# Need Some beginner's help



## EngineerParaboo (Sep 15, 2009)

Hello,

I'm thinking of getting into model trains, but with my amount of free time and lack of too much money to do this, I want to start out slow.

For now, I want an HO train to just run around some tracks in my room.
What do I need to buy besides tracks? I don't know very much, so I'm not sure what I use for power or if one train is incompatible with a certain power supply. Could any tell me where to get started?

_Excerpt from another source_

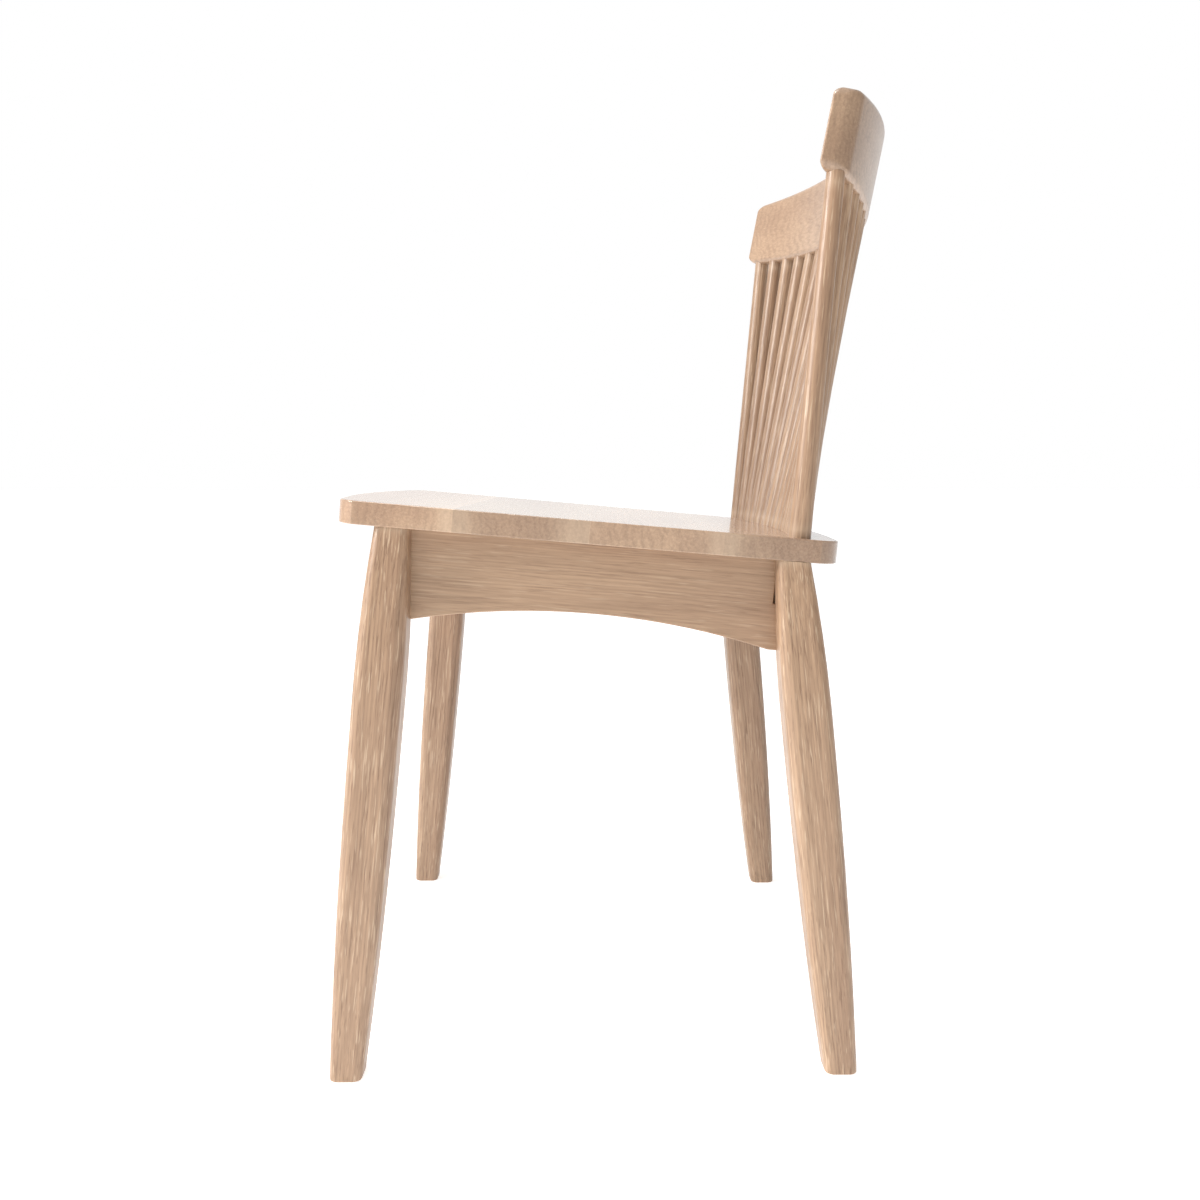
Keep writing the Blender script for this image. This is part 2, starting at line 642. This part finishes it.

Also, Is it easy to take apart and shift the track layout at all, just in case I don't like the setup?

Thank you,
EngineerParaboo


----------



## Chiefmcfuz (Dec 30, 2008)

Go to ebay. They have some great deals there.


----------



## T-Man (May 16, 2008)

For HO this should help. It has the DC wiring. I didn't have a HO site bookmarked till now.

It came from this thread


----------



## Southern (Nov 17, 2008)

EngineerParaboo said:


> Hello,
> 
> I'm thinking of getting into model trains, but with my amount of free time and lack of too much money to do this, I want to start out slow.
> 
> ...


Hi and welcome

Besides track you will need a transformer, wire, and of course a locomotive. As to compatibility, Pick a scale, and then decide if you want to go with DC or DCC. There is a ton of info on this forum so just do some searching and reading. My layout started on the floor. the track can be changed anytime that you like. I more detail the harder it is to change. The main thing is to have fun.


----------